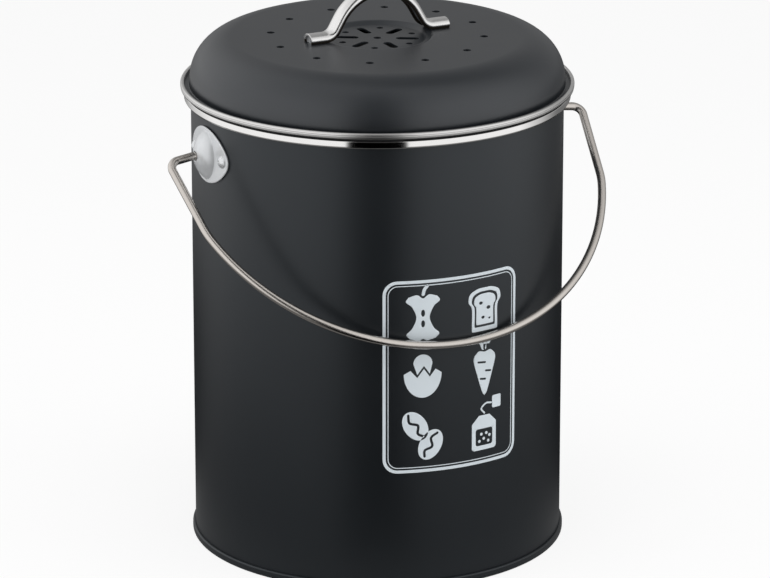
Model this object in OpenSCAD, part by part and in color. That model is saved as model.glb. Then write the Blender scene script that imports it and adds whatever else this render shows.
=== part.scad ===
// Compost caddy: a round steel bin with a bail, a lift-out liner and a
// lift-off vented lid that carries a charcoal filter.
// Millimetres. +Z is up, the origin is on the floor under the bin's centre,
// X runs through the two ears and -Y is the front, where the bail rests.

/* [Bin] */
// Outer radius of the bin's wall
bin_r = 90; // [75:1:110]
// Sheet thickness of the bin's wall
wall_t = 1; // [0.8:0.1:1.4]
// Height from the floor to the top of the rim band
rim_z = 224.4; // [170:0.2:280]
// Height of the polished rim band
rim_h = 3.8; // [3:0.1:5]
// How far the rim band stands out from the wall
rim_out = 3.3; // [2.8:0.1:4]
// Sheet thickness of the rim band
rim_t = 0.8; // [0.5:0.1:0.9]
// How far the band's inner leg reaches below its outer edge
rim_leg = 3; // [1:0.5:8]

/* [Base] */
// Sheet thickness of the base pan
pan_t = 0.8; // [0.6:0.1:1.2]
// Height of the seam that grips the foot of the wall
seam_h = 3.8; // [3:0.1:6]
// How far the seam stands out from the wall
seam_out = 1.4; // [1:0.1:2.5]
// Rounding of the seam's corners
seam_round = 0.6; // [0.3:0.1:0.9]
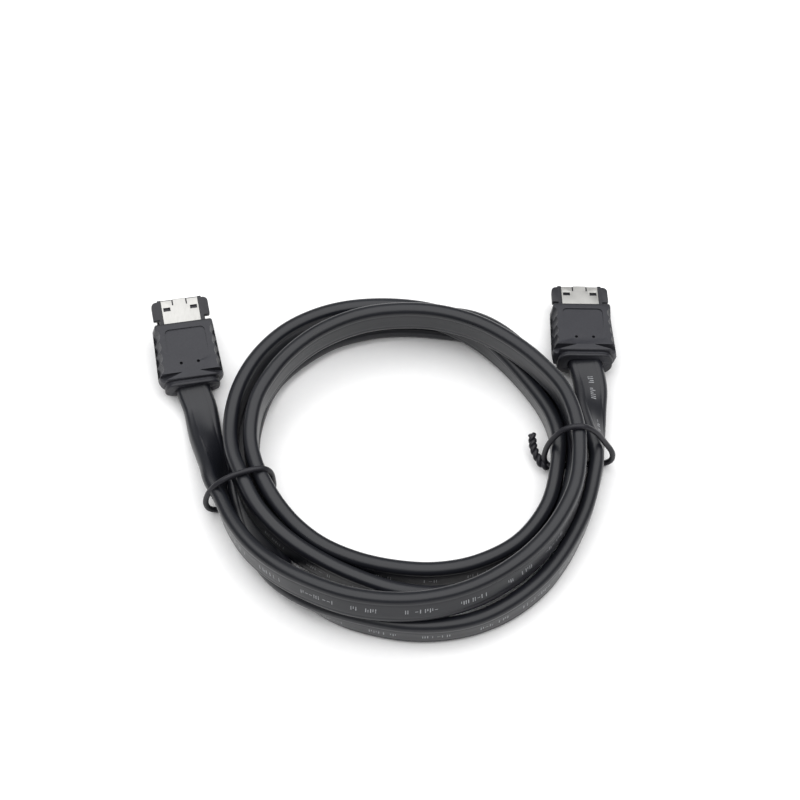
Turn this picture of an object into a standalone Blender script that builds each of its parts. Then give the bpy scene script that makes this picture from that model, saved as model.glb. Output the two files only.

* [Task] Whichever lines contain the string "object", select and copy them.

* [Output of the exercise]
Model this object in OpenSCAD, part by part and in color. That model is saved as model.glb. Then write the Blender scene script that imports it and adds whatever else this render shows.
Turn this picture of an object into a standalone Blender script that builds each of its parts. Then give the bpy scene script that makes this picture from that model, saved as model.glb. Output the two files only.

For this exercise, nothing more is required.